— Exercise goal —
Write every line of the material out exactly as shown.

** BEGIN Entries **

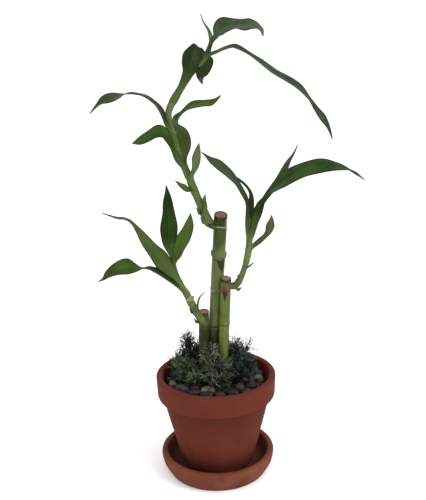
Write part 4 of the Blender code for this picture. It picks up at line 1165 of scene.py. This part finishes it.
MOSS_LOOKS = {
    "blue": moss_finish("moss_blue_green", linear(18, 25, 21), linear(92, 108, 95)),
    "green": moss_finish("moss_grey_green", linear(30, 40, 28), linear(116, 134, 104)),
    "bright": moss_finish("moss_fresh_green", linear(36, 50, 36), linear(138, 160, 122)),
    "straw": moss_finish("moss_straw_green", linear(12, 18, 12), linear(126, 140, 111)),
}
# The heart's near-black colour is painted shade, standing for the dense tangle deep in a clump.
heart_shade_finish, heart_shader, paint = new_finish("moss_heart_shade", 0.98)
place = paint.node("TexCoord", output=3)
tangle = paint.noise(place, 900, 4)
heart_shade_colour = tangle.step(0.42, 0.68).mix(linear(7, 10, 8), linear(46, 58, 46))
paint.plug(heart_shader.inputs["Base Color"], heart_shade_colour)
heart_shader.inputs["Specular IOR Level"].default_value = 0.05
grain(paint, heart_shader, tangle, 1.0, 0.002)
for name, (look, (forks, thick, spread), lumps) in CLUMPS.items():
    moss = grow_moss(name, forks, thick, spread, lumps)
    dress(moss, MOSS_LOOKS[look], "moss_dark" if look == "blue" else "moss_green", name)
    dress(moss_heart_shade(name, lumps), heart_shade_finish, "moss_dark")

# ---- Floor, light and camera
# A plain white studio: a pale floor that runs into a white room, one big soft light from the upper right
# front and a weaker one from the left. The floor glows a little too, painted light that lifts the shadows on
# it.

bpy.ops.object.select_all(action="DESELECT")
bpy.ops.mesh.primitive_plane_add(size=40, location=(0, 0, 0))
floor = start_piece("studio_floor")
bpy.ops.object.mode_set(mode="OBJECT")
floor_finish, floor_shader, _ = new_finish("pale_floor", 0.9)
floor_shader.inputs["Base Color"].default_value = (0.98, 0.98, 0.98, 1)
floor_shader.inputs["Specular IOR Level"].default_value = 0.1
# painted light: the floor glows a little, which lifts the shadows that fall on it
floor_shader.inputs["Emission Color"].default_value = (1, 1, 1, 1)
floor_shader.inputs["Emission Strength"].default_value = 0.13
floor.data.materials.clear()
floor.data.materials.append(floor_finish)

world = bpy.data.worlds.new("white_room")
bpy.context.scene.world = world
world.use_nodes = True
world.node_tree.nodes["Background"].inputs["Color"].default_value = (1, 1, 1, 1)
world.node_tree.nodes["Background"].inputs["Strength"].default_value = 1.04


def soft_light(name, place, aim, size, power):
    """A round soft box at a place, turned to its aim."""
    lamp = bpy.data.lights.new(name, "AREA")
    lamp.shape = "DISK"
    lamp.size = size
    lamp.energy = power
    body = bpy.data.objects.new(name, lamp)
    body.location = place
    body.rotation_euler = (Vector(aim) - Vector(place)).to_track_quat("-Z", "Y").to_euler()
    bpy.context.collection.objects.link(body)


soft_light("key_light", (1.2, -0.9, 1.3), (0, 0, 0.2), 0.9, 18)
soft_light("fill_light", (-1.2, -1.0, 1.0), (0, 0, 0.2), 1.2, 3)

CAMERA_RIGHT = 0.00031
CAMERA_BACK = 0.5878
CAMERA_HEIGHT = 0.3597
CAMERA_DOWN = math.radians(14.53)
CAMERA_ROLL = math.radians(1.49)
camera_data = bpy.data.cameras.new("camera")
camera_data.lens = 50.4
camera_data.sensor_width = 36
camera = bpy.data.objects.new("camera", camera_data)
bpy.context.collection.objects.link(camera)
camera.matrix_world = (Matrix.Translation((CAMERA_RIGHT, -CAMERA_BACK, CAMERA_HEIGHT))
                       @ Matrix.Rotation(math.pi / 2 - CAMERA_DOWN, 4, "X")
                       @ Matrix.Rotation(-CAMERA_ROLL, 4, "Z"))
bpy.context.scene.camera = camera
bpy.context.scene.view_settings.view_transform = "Standard"
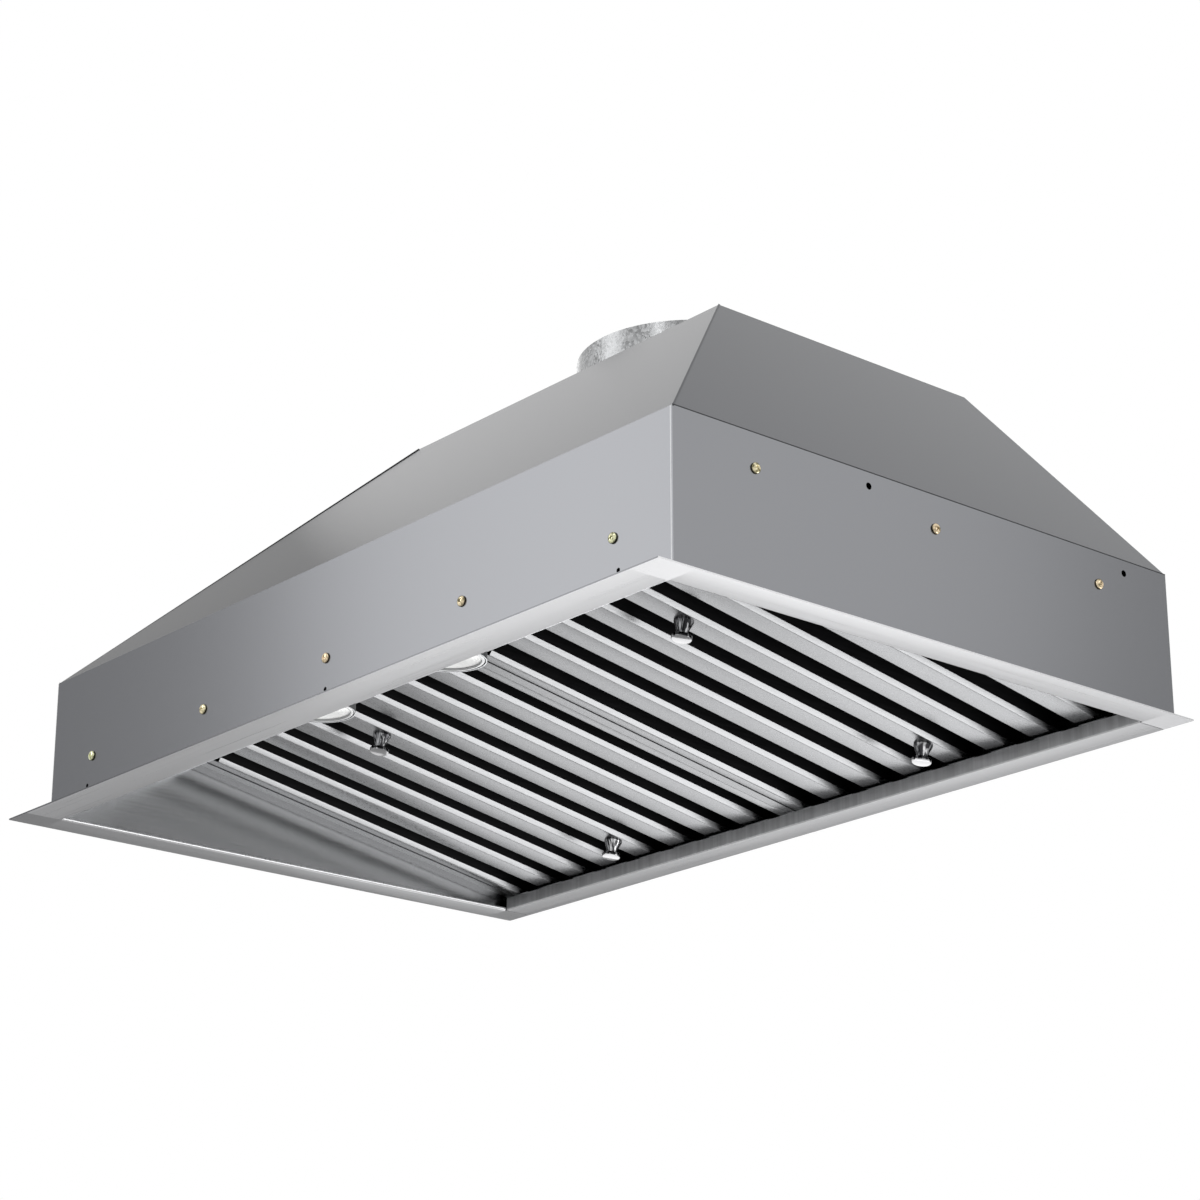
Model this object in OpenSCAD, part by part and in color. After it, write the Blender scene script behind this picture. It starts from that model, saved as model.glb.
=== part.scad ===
// Range hood insert: a bent-sheet hopper that is built into a cabinet over a range.
// Two baffle filters, a slanted lamp and control panel, a centrifugal blower and a round duct collar.
// +Z is up, the cook stands at -Y, and the origin is the centre of the flange's underside.

/* [Flange] */
// Overall width of the bottom flange, left to right
flange_w = 864; // [820:1:1000]
// Overall depth of the bottom flange, front to back
flange_d = 567.5; // [540:0.5:640]
// Thickness of the flange metal
flange_t = 1.2; // [0.8:0.1:2]
// Width of the front flange, from its outer edge to the opening
rim_front = 35.5; // [33:0.5:45]
// Width of each side flange, from its outer edge to the opening
rim_side = 30; // [26:0.5:38]
// Width of the back flange, from its outer edge to the opening
rim_back = 29; // [24:0.5:36]
// Height of the front flange's turned-up lip
front_lip_h = 8.5; // [6:0.5:12]
// Height of the back flange's turned-up lip
back_lip_h = 12; // [8:0.5:15]
// Height of each side flange's turned-up lip
side_lip_h = 3; // [2:0.5:5]

/* [Casing] */
// Thickness of the casing's sheet metal
sheet = 1.2; // [0.8:0.1:2]
// How far the casing's front stands in from the flange's edge
wall_front = 31; // [28:0.5:32]
// How far each side of the casing stands in from the flange's edge
wall_side = 19; // [15:0.5:22]
// Height of the upright walls, up to the fold
fold_z = 128.5; // [115:0.5:160]
// Height of the flat top
top_z = 355.7; // [345:0.1:420]
// Width of the flat top
top_w = 406; // [380:1:480]
// Depth of the flat top, from the back
top_d = 295; // [285:1:320]

/* [Liner] */
// Thickness of the inner liner's sheet metal
liner_t = 1; // [0.8:0.1:1.5]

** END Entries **

— Completed exercise —
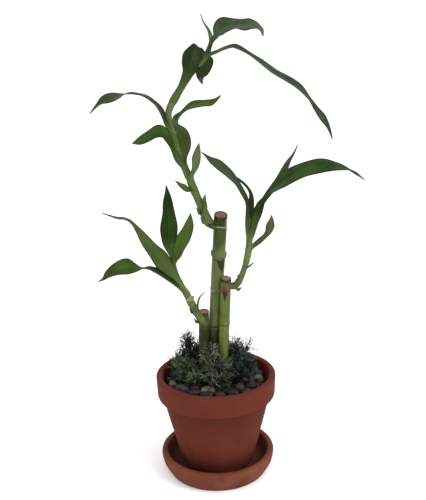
Write part 4 of the Blender code for this picture. It picks up at line 1165 of scene.py. This part finishes it.
MOSS_LOOKS = {
    "blue": moss_finish("moss_blue_green", linear(18, 25, 21), linear(92, 108, 95)),
    "green": moss_finish("moss_grey_green", linear(30, 40, 28), linear(116, 134, 104)),
    "bright": moss_finish("moss_fresh_green", linear(36, 50, 36), linear(138, 160, 122)),
    "straw": moss_finish("moss_straw_green", linear(12, 18, 12), linear(126, 140, 111)),
}
# The heart's near-black colour is painted shade, standing for the dense tangle deep in a clump.
heart_shade_finish, heart_shader, paint = new_finish("moss_heart_shade", 0.98)
place = paint.node("TexCoord", output=3)
tangle = paint.noise(place, 900, 4)
heart_shade_colour = tangle.step(0.42, 0.68).mix(linear(7, 10, 8), linear(46, 58, 46))
paint.plug(heart_shader.inputs["Base Color"], heart_shade_colour)
heart_shader.inputs["Specular IOR Level"].default_value = 0.05
grain(paint, heart_shader, tangle, 1.0, 0.002)
for name, (look, (forks, thick, spread), lumps) in CLUMPS.items():
    moss = grow_moss(name, forks, thick, spread, lumps)
    dress(moss, MOSS_LOOKS[look], "moss_dark" if look == "blue" else "moss_green", name)
    dress(moss_heart_shade(name, lumps), heart_shade_finish, "moss_dark")

# ---- Floor, light and camera
# A plain white studio: a pale floor that runs into a white room, one big soft light from the upper right
# front and a weaker one from the left. The floor glows a little too, painted light that lifts the shadows on
# it.

bpy.ops.object.select_all(action="DESELECT")
bpy.ops.mesh.primitive_plane_add(size=40, location=(0, 0, 0))
floor = start_piece("studio_floor")
bpy.ops.object.mode_set(mode="OBJECT")
floor_finish, floor_shader, _ = new_finish("pale_floor", 0.9)
floor_shader.inputs["Base Color"].default_value = (0.98, 0.98, 0.98, 1)
floor_shader.inputs["Specular IOR Level"].default_value = 0.1
# painted light: the floor glows a little, which lifts the shadows that fall on it
floor_shader.inputs["Emission Color"].default_value = (1, 1, 1, 1)
floor_shader.inputs["Emission Strength"].default_value = 0.13
floor.data.materials.clear()
floor.data.materials.append(floor_finish)

world = bpy.data.worlds.new("white_room")
bpy.context.scene.world = world
world.use_nodes = True
world.node_tree.nodes["Background"].inputs["Color"].default_value = (1, 1, 1, 1)
world.node_tree.nodes["Background"].inputs["Strength"].default_value = 1.04


def soft_light(name, place, aim, size, power):
    """A round soft box at a place, turned to its aim."""
    lamp = bpy.data.lights.new(name, "AREA")
    lamp.shape = "DISK"
    lamp.size = size
    lamp.energy = power
    body = bpy.data.objects.new(name, lamp)
    body.location = place
    body.rotation_euler = (Vector(aim) - Vector(place)).to_track_quat("-Z", "Y").to_euler()
    bpy.context.collection.objects.link(body)


soft_light("key_light", (1.2, -0.9, 1.3), (0, 0, 0.2), 0.9, 18)
soft_light("fill_light", (-1.2, -1.0, 1.0), (0, 0, 0.2), 1.2, 3)

CAMERA_RIGHT = 0.00031
CAMERA_BACK = 0.5878
CAMERA_HEIGHT = 0.3597
CAMERA_DOWN = math.radians(14.53)
CAMERA_ROLL = math.radians(1.49)
camera_data = bpy.data.cameras.new("camera")
camera_data.lens = 50.4
camera_data.sensor_width = 36
camera = bpy.data.objects.new("camera", camera_data)
bpy.context.collection.objects.link(camera)
camera.matrix_world = (Matrix.Translation((CAMERA_RIGHT, -CAMERA_BACK, CAMERA_HEIGHT))
                       @ Matrix.Rotation(math.pi / 2 - CAMERA_DOWN, 4, "X")
                       @ Matrix.Rotation(-CAMERA_ROLL, 4, "Z"))
bpy.context.scene.camera = camera
bpy.context.scene.view_settings.view_transform = "Standard"
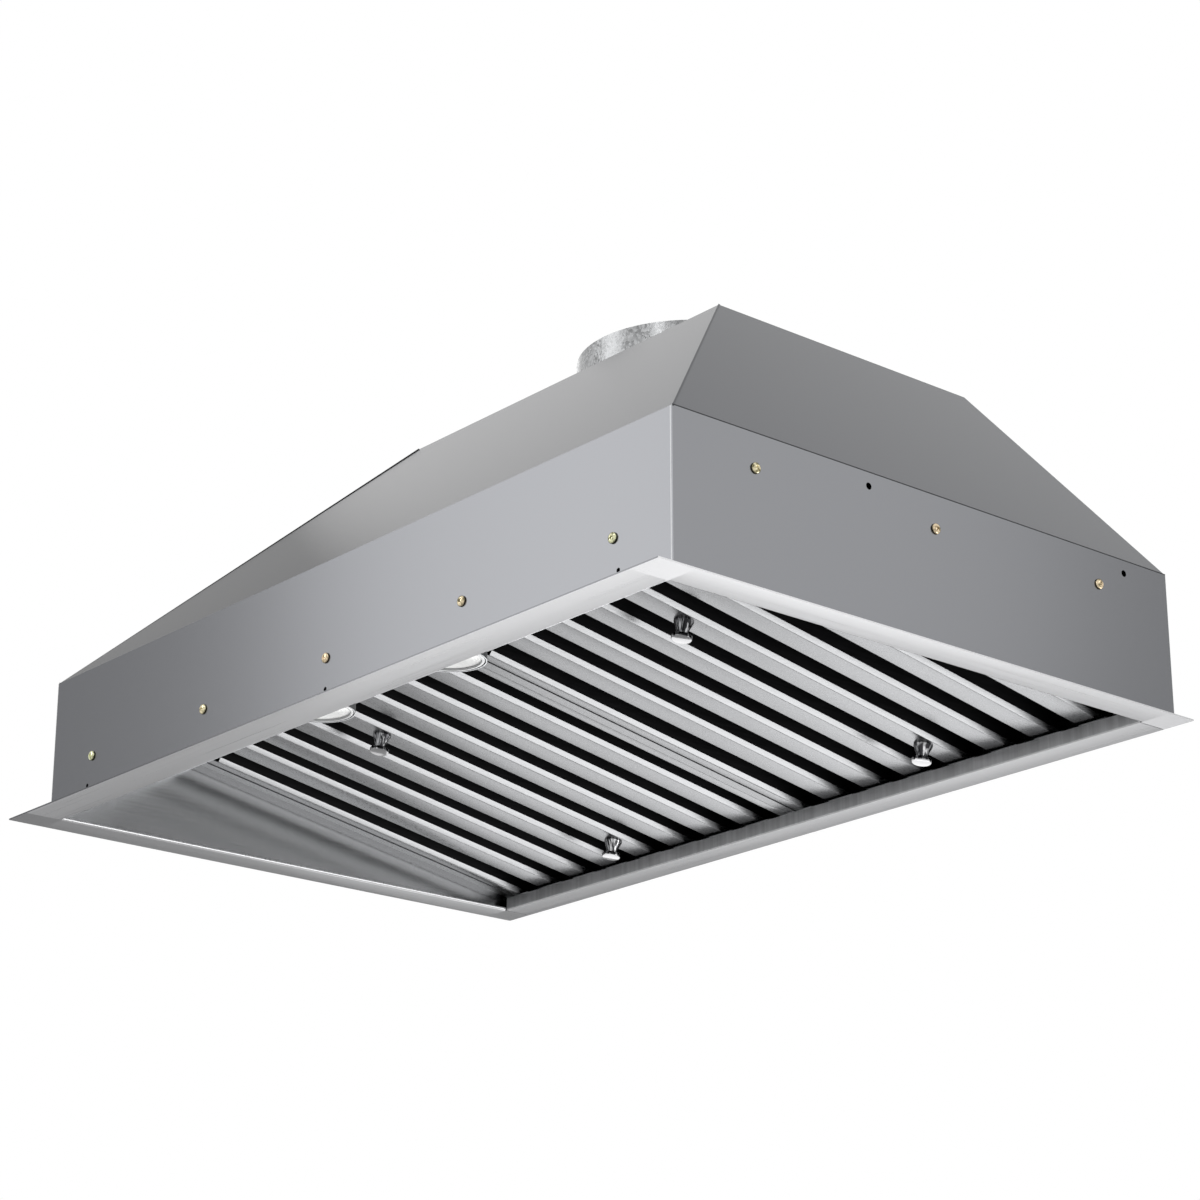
Model this object in OpenSCAD, part by part and in color. After it, write the Blender scene script behind this picture. It starts from that model, saved as model.glb.
=== part.scad ===
// Range hood insert: a bent-sheet hopper that is built into a cabinet over a range.
// Two baffle filters, a slanted lamp and control panel, a centrifugal blower and a round duct collar.
// +Z is up, the cook stands at -Y, and the origin is the centre of the flange's underside.

/* [Flange] */
// Overall width of the bottom flange, left to right
flange_w = 864; // [820:1:1000]
// Overall depth of the bottom flange, front to back
flange_d = 567.5; // [540:0.5:640]
// Thickness of the flange metal
flange_t = 1.2; // [0.8:0.1:2]
// Width of the front flange, from its outer edge to the opening
rim_front = 35.5; // [33:0.5:45]
// Width of each side flange, from its outer edge to the opening
rim_side = 30; // [26:0.5:38]
// Width of the back flange, from its outer edge to the opening
rim_back = 29; // [24:0.5:36]
// Height of the front flange's turned-up lip
front_lip_h = 8.5; // [6:0.5:12]
// Height of the back flange's turned-up lip
back_lip_h = 12; // [8:0.5:15]
// Height of each side flange's turned-up lip
side_lip_h = 3; // [2:0.5:5]

/* [Casing] */
// Thickness of the casing's sheet metal
sheet = 1.2; // [0.8:0.1:2]
// How far the casing's front stands in from the flange's edge
wall_front = 31; // [28:0.5:32]
// How far each side of the casing stands in from the flange's edge
wall_side = 19; // [15:0.5:22]
// Height of the upright walls, up to the fold
fold_z = 128.5; // [115:0.5:160]
// Height of the flat top
top_z = 355.7; // [345:0.1:420]
// Width of the flat top
top_w = 406; // [380:1:480]
// Depth of the flat top, from the back
top_d = 295; // [285:1:320]

/* [Liner] */
// Thickness of the inner liner's sheet metal
liner_t = 1; // [0.8:0.1:1.5]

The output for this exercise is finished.